In Maureen McElroy's chapbook Car Poems, the title poem signifies her playful, witty angle of vision, invoking such comparisons as "Cup holders and couplets" and "Stop signs and stanza breaks." She has an imagination that comes alive in lines like this: "and I dreamt I was cheating/on my husband with my husband." McElroy has a unique take on the quotidian experience of relationship pain: "1 just sit around naked/growing body hair." That offbeat deflection is part of an emotional and aesthetic strategy that moves these poems into the music of language and resilience.

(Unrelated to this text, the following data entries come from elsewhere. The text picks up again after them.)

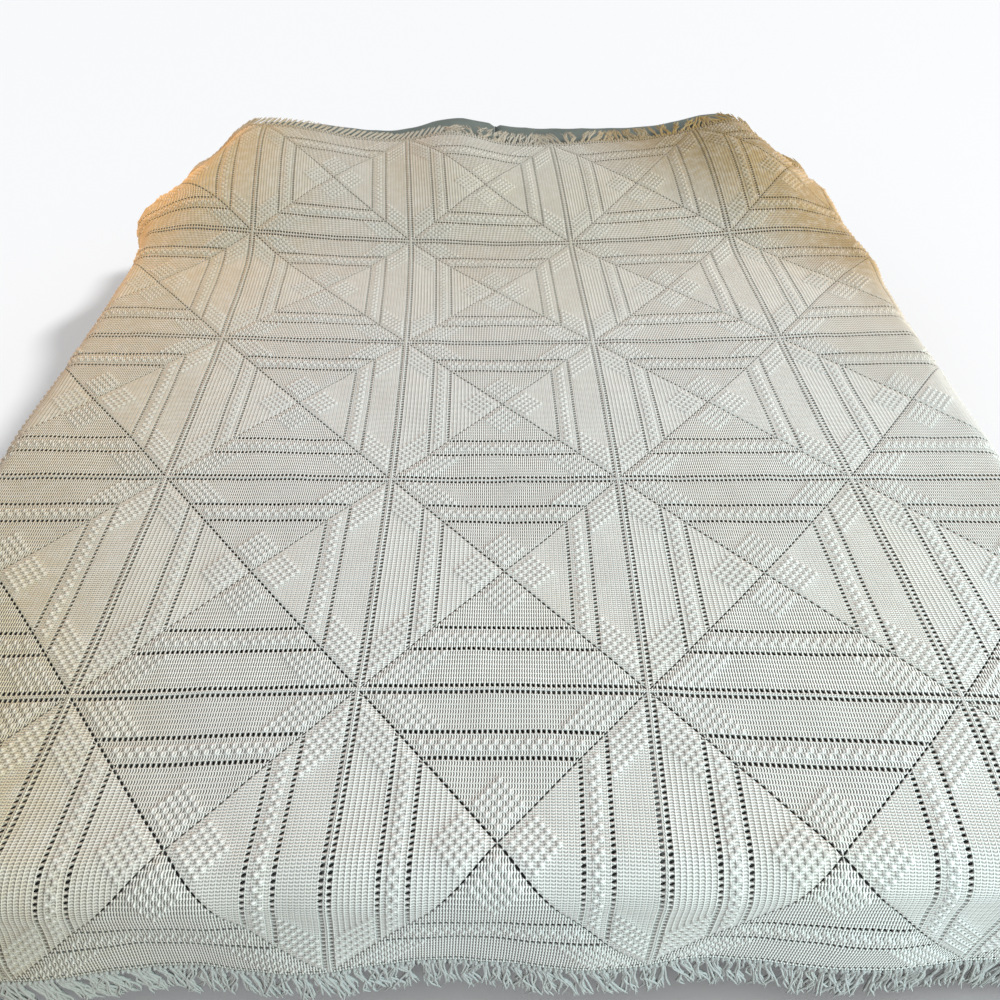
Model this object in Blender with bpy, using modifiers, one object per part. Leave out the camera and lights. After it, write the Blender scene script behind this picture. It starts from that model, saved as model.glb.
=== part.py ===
"""Crochet bedspread with a fringe, laid over a king-size mattress and two pillows.

Metres, +Z up, +X across the bed, +Y towards its head. The bedspread is a square
of 5 by 5 crochet blocks. Its flat coordinates, across and along, run from its own
centre, and drape() says where each flat point lies on the bed.
"""
import math

import bmesh
import bpy
import numpy as np

# Bedspread
BLOCK = 0.42                  # side of one crochet block
BLOCKS = 5                    # blocks along each side
HALF = BLOCK * BLOCKS / 2     # half of the flat side
SHEET = 0.003                 # thickness of the crochet
FRINGE = 0.065                # longest fringe strand
FRINGE_ROOT = 0.012           # depth of the knotted row that holds the strands
SEAM_GAP = 0.0008             # between the sheet's edge and the fringe

# Mattress, king size
MATTRESS_WIDTH = 1.93
MATTRESS_LENGTH = 2.03
MATTRESS_HEIGHT = 0.31
MATTRESS_EDGE = 0.05          # rounding of its top and bottom edges
MATTRESS_CORNER = 0.13        # rounding of its upright corners, seen from above

# How the cloth lies
CLEAR = 0.003                 # from the mattress to the underside of the cloth
TO_FOOT = -0.118              # the spread's centre lies this far towards the foot
TOP_CORNER = MATTRESS_CORNER - MATTRESS_EDGE
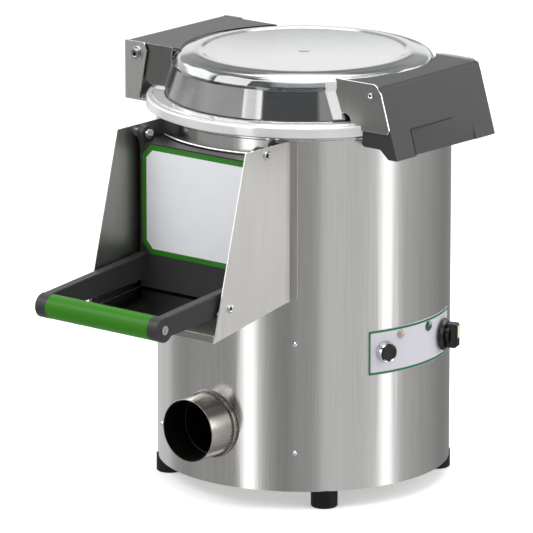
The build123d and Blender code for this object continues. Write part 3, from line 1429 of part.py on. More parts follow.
def lid_handle():
    """Moulded grip box on the lid: top, front with a finger recess, and two sides."""
    half = PLATE_Y - PLATE_T - SEAM
    ceiling = BOX_TOP - BOX_WALL
    back = BOX_WALL + RECESS_DEPTH
    under = BOX_LOW - BITE
    edge = RECESS_TOP + RECESS_EDGE
    hollow = [(0, ceiling), (front_x(ceiling, BOX_WALL), ceiling), (front_x(0, BOX_WALL), 0), (0, 0)]
    wall = [(front_x(edge, back), edge), (front_x(edge, BITE), edge), (front_x(BOX_LOW, BITE), BOX_LOW)]
    wall += [(front_x(BOX_LOW, back), BOX_LOW)]
    pocket = [(front_x(RECESS_TOP, RECESS_DEPTH - RECESS_SLANT), RECESS_TOP), (FAR, RECESS_TOP)]
    pocket += [(FAR, under), (front_x(under, RECESS_DEPTH), under)]
    body = handle_body(half)
    box = body - cut_y(hollow, -half + BOX_WALL, half - BOX_WALL)
    box += run_out(cut_y(wall, -RECESS_HALF - BOX_WALL, RECESS_HALF + BOX_WALL)) & body
    box += magnet_block(MAGNET_X + MAGNET_SIZE[0], front_x(MAGNET_Z, back))
    box -= run_out(cut_y(pocket, -RECESS_HALF, RECESS_HALF)) + lid_space(TAB_GAP)
    for side in (-1, 1):
        box -= y_hole(HANDLE_SCREW_R + SEAM, side, HANDLE_SCREW_X, HANDLE_SCREW_Z)
    return largest(box)


def magnet_block(x_low, x_high):
    """Block as wide and high as the magnet, between two X values."""
    x, y, z = MAGNET_SIZE
    return block(x_low, x_high, -y / 2, y / 2, MAGNET_Z - z / 2, MAGNET_Z + z / 2)


def lid_magnet():
    """Magnet in the handle that tells the sensor the lid is shut."""
    return magnet_block(MAGNET_X, MAGNET_X + MAGNET_SIZE[0])


def lid_sensor():
    """Reed sensor behind the drum wall, facing the magnet."""
    x, y, z = SENSOR_SIZE
    high = sqrt(DRUM_IN**2 - (y / 2) ** 2) - SEAM
    return block(high - x, high, -y / 2, y / 2, MAGNET_Z - z / 2, MAGNET_Z + z / 2)


def lid_handle_screws():
    """Screws through the side plates into the handle box."""
    screws = []
    for side in (-1, 1):
        place = (HANDLE_SCREW_X, HANDLE_SCREW_Z)
        head = y_pin(HANDLE_SCREW_HEAD_R, *side_span(side, PLATE_Y, PLATE_Y + HANDLE_SCREW_HEAD_H), *place)
        shank = y_pin(HANDLE_SCREW_R, *side_span(side, PLATE_Y - PLATE_T - HANDLE_SCREW_L, PLATE_Y), *place)
        screws.append(head + shank)
    return group(screws)


# ---------------------------------------------------------------- lid hinge


def hinge_bracket():
    """Fixed bracket: shelf and apron on the drum, low back plate and two tapered uprights."""
    back_x, top = HINGE_BACK_X, FRAME_TOP + BRACKET_PROUD
    body = block(back_x, -DRUM_R / 2, -BRACKET_Y, BRACKET_Y, SHELF_Z, SHELF_Z + SHELF_T)
    body += block(back_x, back_x + BRACKET_PLATE_T, -BRACKET_Y, BRACKET_Y, SHELF_Z, BACK_TOP)
    outline = [
        (back_x, top),
        (-(DRUM_R - BRACKET_TOP_IN), top),
        (-(DRUM_R - BRACKET_SHOULDER_IN), HINGE_Z + BRACKET_SHOULDER_LIFT),
        (-(DRUM_R + BRACKET_FOOT_REACH), SHELF_Z),
        (back_x, SHELF_Z),
    ]
    for side in (-1, 1):
        body += cut_y(outline, *side_span(side, BRACKET_Y - BRACKET_PLATE_T, BRACKET_Y))
        body -= y_hole(HINGE_PIN_R + SEAM, side, HINGE_X, HINGE_Z)
    edge = DRUM_R + SEAM
    body -= disc(edge, SHELF_Z, SKY)
    start, end = 270 - APRON_HALF_ANGLE, 270 + APRON_HALF_ANGLE
    body += arc_plate(edge + APRON_T, edge, start, end, SHELF_Z - APRON_H, SHELF_Z + SHELF_T)
    body -= disc(edge + RIM_BEAD, DRUM_TOP - RIM_BEAD_H - SEAM, SKY)
    for bearing, z in apron_screw_places():
        body -= out_pin(bearing, z, DOME_SHANK_R + SEAM, 0, FAR)
    return largest(body)


def hinge_frame():
    """Channel on the lid that turns on the hinge bolts: top plate, two sides and wall tabs."""
    outline = [
        (FRAME_BACK_X, FRAME_TOP),
        (-FRAME_IN, FRAME_TOP),
        (-FRAME_IN, LID_BASE_Z + FRAME_FOOT_LIFT),
        (-(DRUM_R - FRAME_FOOT_IN), LID_BASE_Z + FRAME_FOOT_LIFT),
        (HINGE_BACK_X + FRAME_HIP_IN, LID_BASE_Z + FRAME_HIP_LIFT),
        (FRAME_BACK_X, LID_BASE_Z + FRAME_BACK_LIFT),
    ]
    frame = block(FRAME_BACK_X, -FRAME_IN, -FRAME_OUT, FRAME_OUT, FRAME_TOP - FRAME_T, FRAME_TOP)
    for side in (-1, 1):
        frame += cut_y(outline, *side_span(side, FRAME_IN, FRAME_OUT))
    frame = largest(frame - lid_space(TAB_GAP))
    for side in (-1, 1):
        frame += wall_tab(-1, side, FRAME_IN, FRAME_OUT + TAB_W)
        frame -= y_hole(HINGE_PIN_R + RUN, side, HINGE_X, HINGE_Z)
    return largest(frame)


def hinge_bolts():
    """Two hinge bolts, each with a wide washer outside and a nut inside."""
    bolts = []
    end, seat = HINGE_NUT_SEAT - HINGE_NUT_T, BRACKET_Y + WASHER_T
    for side in (-1, 1):
        bolt = y_pin(WASHER_R, *side_span(side, BRACKET_Y, seat), HINGE_X, HINGE_Z)
        bolt += y_pin(HINGE_HEAD_R, *side_span(side, seat, seat + HINGE_HEAD_H), HINGE_X, HINGE_Z)
        bolt += y_pin(HINGE_PIN_R, *side_span(side, end, BRACKET_Y), HINGE_X, HINGE_Z)
        bolts.append(bolt + y_pin(HINGE_NUT_R, *side_span(side, end, HINGE_NUT_SEAT), HINGE_X, HINGE_Z))
    return group(bolts)


# ---------------------------------------------------------------- all pieces


def all_parts():
    """Every node of the machine by name."""
    parts = {}
    parts["cheek_left"], parts["cheek_right"] = both_sides(cheek)
    parts["door_arm_left"], parts["door_arm_right"] = both_sides(door_arm)
    parts["lid_side_plate_front"], parts["lid_side_plate_rear"] = both_sides(lid_side_plate)
    parts["lamp_amber"] = lamp_lens(AMBER_BEARING, AMBER_R)
    parts["lamp_green"] = lamp_lens(GREEN_BEARING, GREEN_R)
    makers = [
        drum_casing, feet, foot_screws, base_plate, struts, dome_screws, chamber_deck, chamber_liner,
        abrasive_disc, peeling_disc, drive_shaft, disc_nut, bearing_housing, housing_bolts, shaft_seal,
        ball_bearings, driven_pulley, motor_pulley, drive_belt, motor_posts, motor_bracket, motor,
        motor_shaft, terminal_box, drain_pipe, water_inlet, cable_gland, control_label, button_bezel,
        push_button, button_switch, timer_knob, timer_body, chute_floor, chute_screws, door_panel,
        door_liner, door_gasket, door_label, handle_tube, handle_grip, handle_screws, door_pivots,
        lid_shell, lid_gasket, lid_handle, lid_magnet, lid_sensor, lid_handle_screws, hinge_bracket,
        hinge_frame, hinge_bolts,
    ]
    for maker in makers:
        parts[maker.__name__] = maker()
    return parts


for name, shape in all_parts().items():
    export_step(shape, f"parts/{name}.step")
    print(name, len(shape.solids()), round(shape.volume))
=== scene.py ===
import json
import logging
import math
from dataclasses import dataclass
from enum import Enum
from itertools import takewhile
from typing import Callable, Optional, Sequence

import bmesh
import bpy
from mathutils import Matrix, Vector


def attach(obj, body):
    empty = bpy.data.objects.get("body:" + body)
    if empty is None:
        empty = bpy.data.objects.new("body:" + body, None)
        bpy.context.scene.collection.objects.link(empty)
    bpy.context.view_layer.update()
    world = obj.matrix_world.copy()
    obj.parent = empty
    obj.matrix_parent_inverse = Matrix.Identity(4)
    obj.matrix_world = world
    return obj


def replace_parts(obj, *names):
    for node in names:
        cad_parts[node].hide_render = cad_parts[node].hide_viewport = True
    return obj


LOG = logging.getLogger("potato_peeler")
MM = 0.001

# A place in the frame, a place in an outline, a map from an outline to the frame, and a choice of faces.
Point = tuple[float, float, float]
Flat = tuple[float, float]
Placing = Callable[[float, float, float], Point]
Choice = Callable[[Vector, Vector], bool]

# The middle stretch of a noise, which tone and gloss follow, and how far gloss goes either way.
NOISE_SPAN: Flat = (0.3, 0.7)
GLOSS_SPAN: Flat = (0.9, 1.12)
RELIEF_STRENGTH = 0.5
# Scale of a brushed pattern along its lines, which makes them far longer than they are wide.
BRUSH_SCALE = 0.012
# Copies of CAD meshes: points merged, facets joined as flat, and the sharpest edge that shades smooth.
MERGE_MM = 0.01
FLAT_DEG = 0.5
SMOOTH_DEG = 50.0
# Cosine beyond which a face looks straight along an axis.
SQUARE_ON = 0.9


# ------------------------------------------------------------------ colour and node helpers


def linear(code: str) -> tuple[float, float, float, float]:
    """Turns an sRGB hex code into a linear colour.

    Args:
        code: six hex digits, with or without a leading #.

    Returns:
        Red, green, blue and an alpha of 1.
    """
    digits = code.lstrip("#")
    values = [int(digits[n:n + 2], 16) / 255.0 for n in (0, 2, 4)]
    channels = [v / 12.92 if v <= 0.04045 else ((v + 0.055) / 1.055) ** 2.4 for v in values]
    return (channels[0], channels[1], channels[2], 1.0)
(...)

--Teresa Cader, author of History of Hurricanes, The Paper Wasp, and Guests
McElroy's journey in Car Poems is a courageous and hard-fought struggle to emerge whole at the end of a troubled relationship. In a voice witty and humorous, she warns "Some people have sex in cars/ . . . but I write poems . . . 1 may be pulled over/for driving while writing poems." The opposing pulls of sensuous longing and anger are teased out as each poem moves deeper into what was the marriage, and the reimagining of self that follows. With a keen eye for memory's apt details, McElroy offers tender glimpses of childhood and parents. She works to celebrate her womanhood, finding in Ruth Bader Ginsburg an inspiring model. The distance traveled here is considerable, and love's echoes reverberate throughout.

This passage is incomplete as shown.